The friend zone is a dark and gloomy place. It often contains repressed sentiments, comfort food and Taylor Swift-themed songs playing in the background. Many times, we ask ourselves how we subjected ourselves to this category. It doesn’t make sense, we’re perfect together and we have a great connection. But we’re still just another fly.

Eventually, we come to terms with our fate. Sure, we assure ourselves we’ll be best friends, but our first instinct certainly isn’t to give a high five or a pat on the back when seeing our “best friend” mingling with someone else. We’d much rather shove our heads into a brick wall.

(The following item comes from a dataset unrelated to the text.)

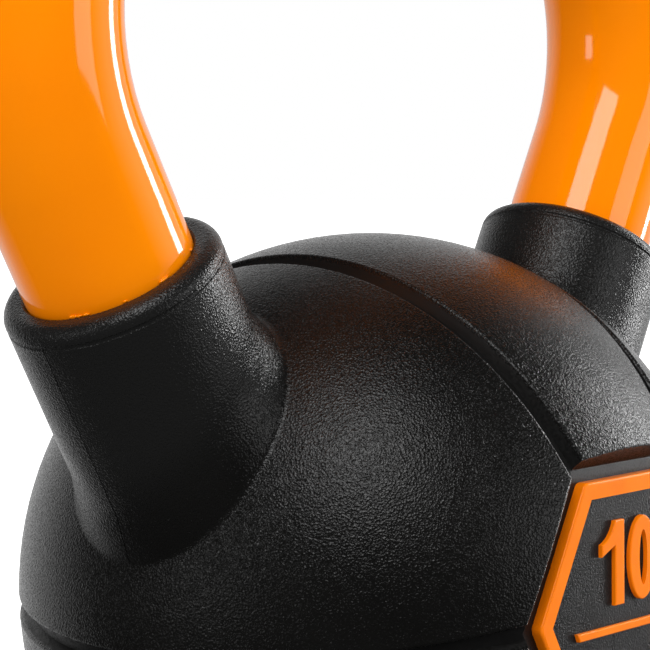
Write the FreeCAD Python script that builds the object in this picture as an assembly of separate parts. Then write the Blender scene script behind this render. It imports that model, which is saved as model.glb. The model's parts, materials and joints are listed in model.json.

Part of the problem is that we often can’t take the hint we’re migrating to the friend zone. So we push for something that isn’t there, and fall under the illusion that we’re taking our friendship to “the next level.” We interpret a casual hang out as a romantic getaway; we see an innocent text message as a poetic love letter; we take a simple compliment and turn it into a confession of their everlasting love. They have no idea we’re one step away from tattooing a wedding band on our ring finger.

But before we send out those marriage invitations, here are a few “friend zone” warning signs:

  1. They refer to you as their sibling, cousin or parent.
  2. They talk to you about people they’re currently interested in.
  3. They say: “If only I could find someone like you,” but it’s never…you.
  4. They fist bump you, as opposed to purposely brushing their hand against yours.
  5. When introducing you to others, they refer to you as “just a friend.”

We get it, friendships are great – but Facebook says we’ve got enough of those. It would be nice to provide our relationship statuses with a bit of excitement.

And sometimes all we really want is to be someone’s everything, rather than just another fly on the wall.